# AIM
Up to and including the line with "extrude(amount=2 * TOP_Z, mode=Mode.SUBTRACT)", please set down the entries below exactly, starting from the first line.

────────

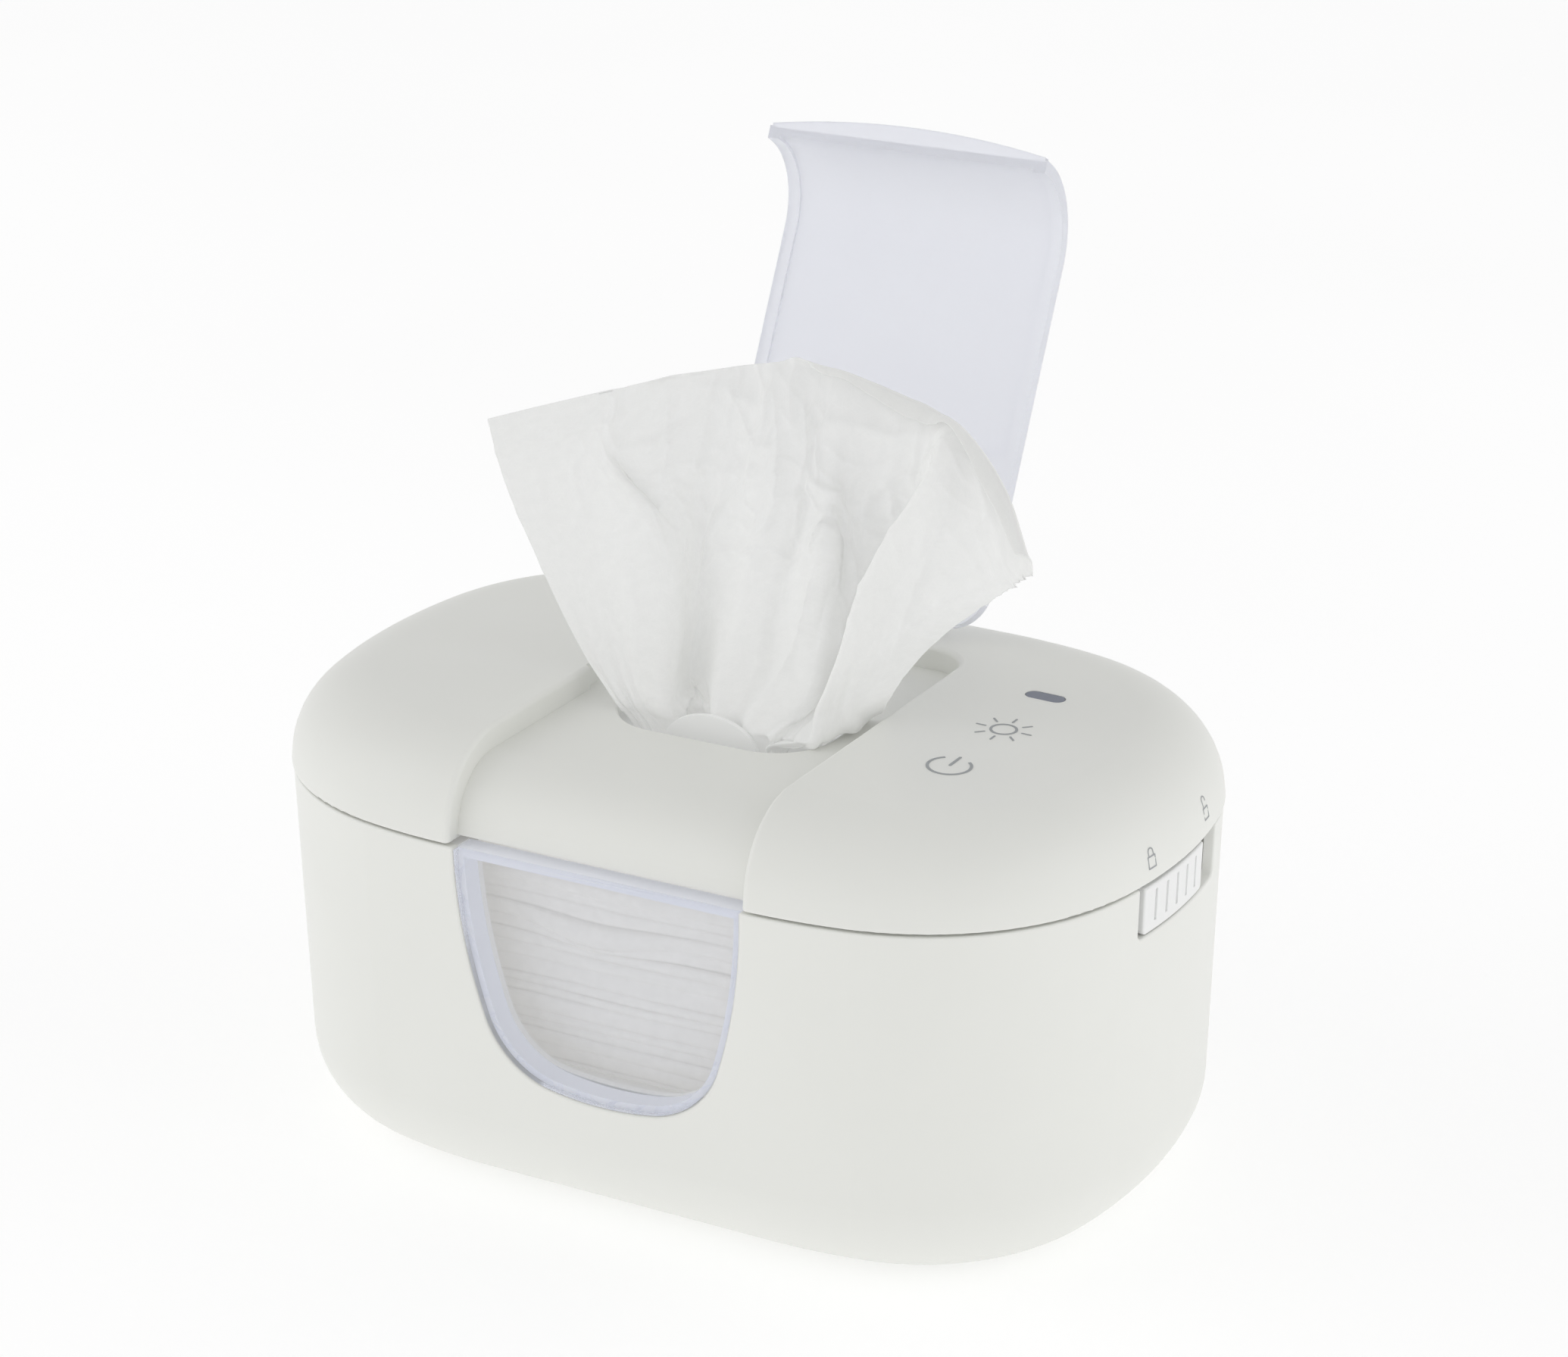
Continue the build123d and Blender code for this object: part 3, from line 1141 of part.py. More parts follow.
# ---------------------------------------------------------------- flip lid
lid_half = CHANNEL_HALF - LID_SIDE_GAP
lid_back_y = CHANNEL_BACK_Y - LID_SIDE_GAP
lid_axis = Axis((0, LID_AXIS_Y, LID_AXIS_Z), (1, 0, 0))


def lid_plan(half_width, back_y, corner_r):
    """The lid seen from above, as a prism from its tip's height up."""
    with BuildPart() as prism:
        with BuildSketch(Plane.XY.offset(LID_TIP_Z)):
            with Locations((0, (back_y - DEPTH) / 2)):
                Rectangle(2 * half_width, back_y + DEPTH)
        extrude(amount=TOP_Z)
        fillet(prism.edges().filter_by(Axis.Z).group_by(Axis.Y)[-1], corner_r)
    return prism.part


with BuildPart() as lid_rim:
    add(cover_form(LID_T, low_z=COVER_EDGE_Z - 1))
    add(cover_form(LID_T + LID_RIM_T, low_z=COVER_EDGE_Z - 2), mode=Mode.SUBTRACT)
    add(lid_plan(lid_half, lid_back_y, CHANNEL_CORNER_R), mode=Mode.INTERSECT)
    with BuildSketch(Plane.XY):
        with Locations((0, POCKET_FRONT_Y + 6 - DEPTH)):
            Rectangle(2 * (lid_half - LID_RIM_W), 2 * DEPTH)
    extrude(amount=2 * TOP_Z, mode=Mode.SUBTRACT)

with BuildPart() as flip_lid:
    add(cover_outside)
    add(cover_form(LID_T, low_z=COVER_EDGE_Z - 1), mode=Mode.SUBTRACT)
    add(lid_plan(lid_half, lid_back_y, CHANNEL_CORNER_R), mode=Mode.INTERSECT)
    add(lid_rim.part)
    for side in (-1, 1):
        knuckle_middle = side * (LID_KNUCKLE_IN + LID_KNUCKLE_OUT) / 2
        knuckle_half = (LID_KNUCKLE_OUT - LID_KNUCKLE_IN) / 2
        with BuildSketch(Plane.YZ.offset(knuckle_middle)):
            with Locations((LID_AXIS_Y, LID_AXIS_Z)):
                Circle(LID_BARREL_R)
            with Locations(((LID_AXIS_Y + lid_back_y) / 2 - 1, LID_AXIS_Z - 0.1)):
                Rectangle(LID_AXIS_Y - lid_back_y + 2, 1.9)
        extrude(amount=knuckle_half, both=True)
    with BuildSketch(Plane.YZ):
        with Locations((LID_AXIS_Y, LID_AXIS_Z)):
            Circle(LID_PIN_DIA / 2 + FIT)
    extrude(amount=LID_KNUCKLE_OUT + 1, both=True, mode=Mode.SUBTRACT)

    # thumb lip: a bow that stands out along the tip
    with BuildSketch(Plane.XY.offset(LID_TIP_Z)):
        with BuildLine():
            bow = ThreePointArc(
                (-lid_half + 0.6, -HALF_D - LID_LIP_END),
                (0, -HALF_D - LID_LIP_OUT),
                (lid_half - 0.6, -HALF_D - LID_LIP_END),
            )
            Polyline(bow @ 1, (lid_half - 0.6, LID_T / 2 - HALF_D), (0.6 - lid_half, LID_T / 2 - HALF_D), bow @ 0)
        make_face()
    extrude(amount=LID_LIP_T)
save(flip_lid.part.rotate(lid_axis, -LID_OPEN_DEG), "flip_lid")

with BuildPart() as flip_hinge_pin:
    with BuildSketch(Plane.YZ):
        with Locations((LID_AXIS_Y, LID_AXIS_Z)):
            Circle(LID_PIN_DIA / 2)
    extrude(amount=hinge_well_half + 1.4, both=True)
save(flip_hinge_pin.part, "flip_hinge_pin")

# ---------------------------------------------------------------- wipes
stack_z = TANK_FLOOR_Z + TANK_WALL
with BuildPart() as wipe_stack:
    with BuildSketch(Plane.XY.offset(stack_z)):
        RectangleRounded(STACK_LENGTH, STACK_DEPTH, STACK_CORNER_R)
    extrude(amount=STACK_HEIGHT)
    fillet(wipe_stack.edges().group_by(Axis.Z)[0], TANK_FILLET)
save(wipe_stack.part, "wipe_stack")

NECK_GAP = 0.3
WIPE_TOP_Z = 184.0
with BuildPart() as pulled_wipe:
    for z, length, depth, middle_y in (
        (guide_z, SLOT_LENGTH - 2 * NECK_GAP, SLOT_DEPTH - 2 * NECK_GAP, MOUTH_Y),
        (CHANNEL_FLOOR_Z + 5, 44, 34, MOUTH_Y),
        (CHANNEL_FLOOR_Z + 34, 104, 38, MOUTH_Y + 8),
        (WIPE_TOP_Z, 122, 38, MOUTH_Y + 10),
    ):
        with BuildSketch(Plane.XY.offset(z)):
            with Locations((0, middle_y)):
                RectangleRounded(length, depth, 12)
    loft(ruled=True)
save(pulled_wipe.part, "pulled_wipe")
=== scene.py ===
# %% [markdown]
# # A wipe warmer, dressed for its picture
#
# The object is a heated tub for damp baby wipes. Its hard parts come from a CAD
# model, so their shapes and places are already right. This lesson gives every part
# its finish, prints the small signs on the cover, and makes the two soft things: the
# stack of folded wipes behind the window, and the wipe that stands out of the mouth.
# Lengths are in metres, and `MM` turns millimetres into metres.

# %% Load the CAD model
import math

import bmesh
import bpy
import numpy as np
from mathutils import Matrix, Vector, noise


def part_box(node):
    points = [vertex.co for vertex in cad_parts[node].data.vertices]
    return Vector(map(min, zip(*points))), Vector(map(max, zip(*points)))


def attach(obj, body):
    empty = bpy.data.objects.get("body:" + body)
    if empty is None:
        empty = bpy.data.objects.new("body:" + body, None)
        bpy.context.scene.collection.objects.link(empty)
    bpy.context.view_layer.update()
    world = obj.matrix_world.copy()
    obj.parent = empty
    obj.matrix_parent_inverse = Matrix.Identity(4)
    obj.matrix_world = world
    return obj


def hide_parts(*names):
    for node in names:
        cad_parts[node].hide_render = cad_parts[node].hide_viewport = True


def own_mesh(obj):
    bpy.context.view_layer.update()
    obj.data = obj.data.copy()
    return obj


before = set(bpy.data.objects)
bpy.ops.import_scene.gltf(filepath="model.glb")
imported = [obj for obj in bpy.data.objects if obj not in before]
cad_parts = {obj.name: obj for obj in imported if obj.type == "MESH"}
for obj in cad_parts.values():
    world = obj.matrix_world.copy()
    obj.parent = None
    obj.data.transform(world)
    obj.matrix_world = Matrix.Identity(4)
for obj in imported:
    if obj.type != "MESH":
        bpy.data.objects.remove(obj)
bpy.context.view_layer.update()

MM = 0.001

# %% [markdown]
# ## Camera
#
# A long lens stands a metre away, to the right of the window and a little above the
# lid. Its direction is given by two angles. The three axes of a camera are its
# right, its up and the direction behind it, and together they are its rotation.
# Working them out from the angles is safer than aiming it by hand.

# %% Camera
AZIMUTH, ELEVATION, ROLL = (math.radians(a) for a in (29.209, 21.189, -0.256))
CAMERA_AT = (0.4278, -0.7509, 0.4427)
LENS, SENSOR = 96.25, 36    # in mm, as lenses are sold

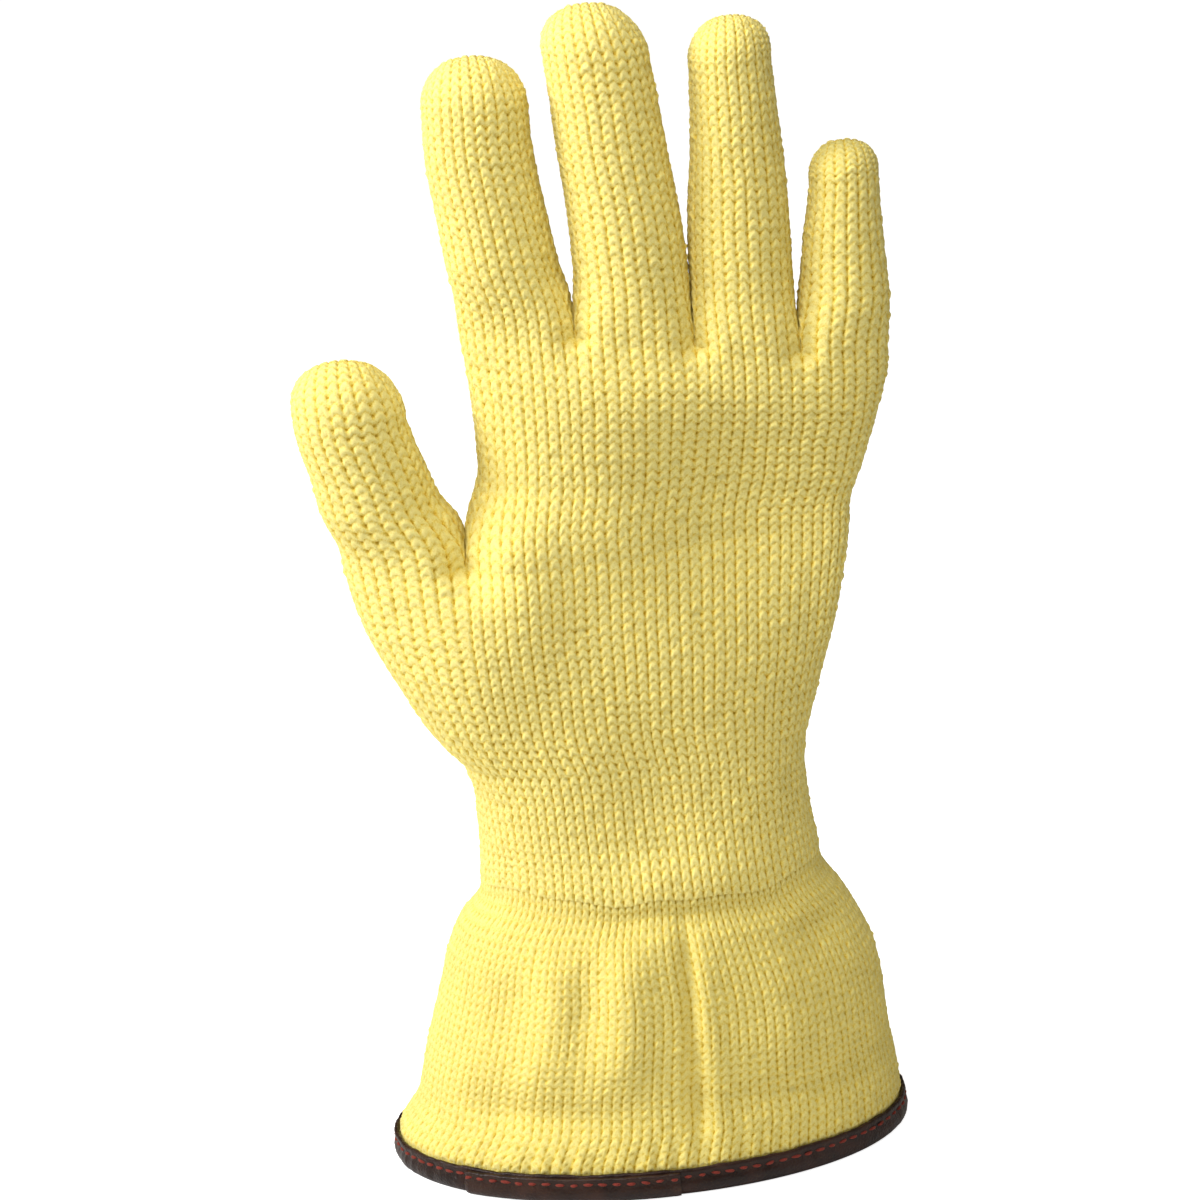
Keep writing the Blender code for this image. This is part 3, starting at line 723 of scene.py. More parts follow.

────────

# THE COMPLETED TASK
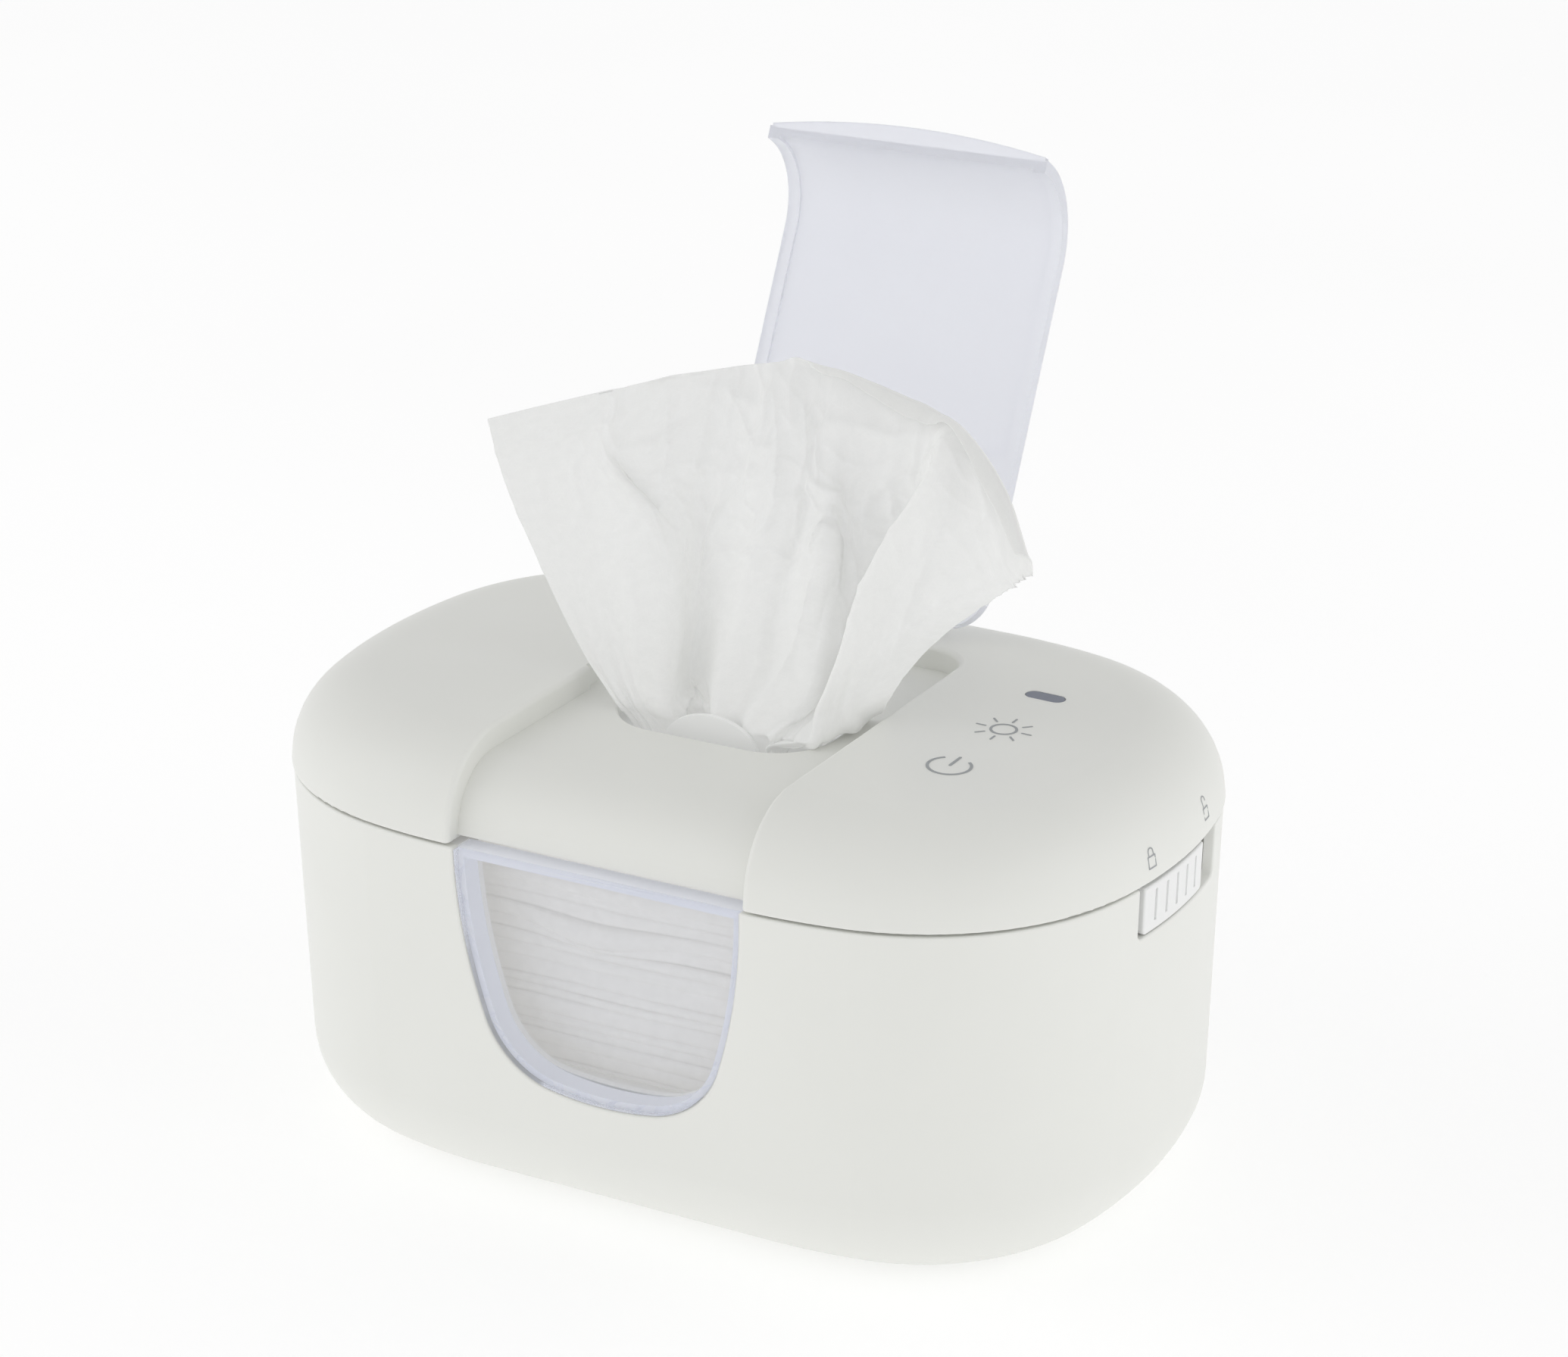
Continue the build123d and Blender code for this object: part 3, from line 1141 of part.py. More parts follow.
# ---------------------------------------------------------------- flip lid
lid_half = CHANNEL_HALF - LID_SIDE_GAP
lid_back_y = CHANNEL_BACK_Y - LID_SIDE_GAP
lid_axis = Axis((0, LID_AXIS_Y, LID_AXIS_Z), (1, 0, 0))


def lid_plan(half_width, back_y, corner_r):
    """The lid seen from above, as a prism from its tip's height up."""
    with BuildPart() as prism:
        with BuildSketch(Plane.XY.offset(LID_TIP_Z)):
            with Locations((0, (back_y - DEPTH) / 2)):
                Rectangle(2 * half_width, back_y + DEPTH)
        extrude(amount=TOP_Z)
        fillet(prism.edges().filter_by(Axis.Z).group_by(Axis.Y)[-1], corner_r)
    return prism.part


with BuildPart() as lid_rim:
    add(cover_form(LID_T, low_z=COVER_EDGE_Z - 1))
    add(cover_form(LID_T + LID_RIM_T, low_z=COVER_EDGE_Z - 2), mode=Mode.SUBTRACT)
    add(lid_plan(lid_half, lid_back_y, CHANNEL_CORNER_R), mode=Mode.INTERSECT)
    with BuildSketch(Plane.XY):
        with Locations((0, POCKET_FRONT_Y + 6 - DEPTH)):
            Rectangle(2 * (lid_half - LID_RIM_W), 2 * DEPTH)
    extrude(amount=2 * TOP_Z, mode=Mode.SUBTRACT)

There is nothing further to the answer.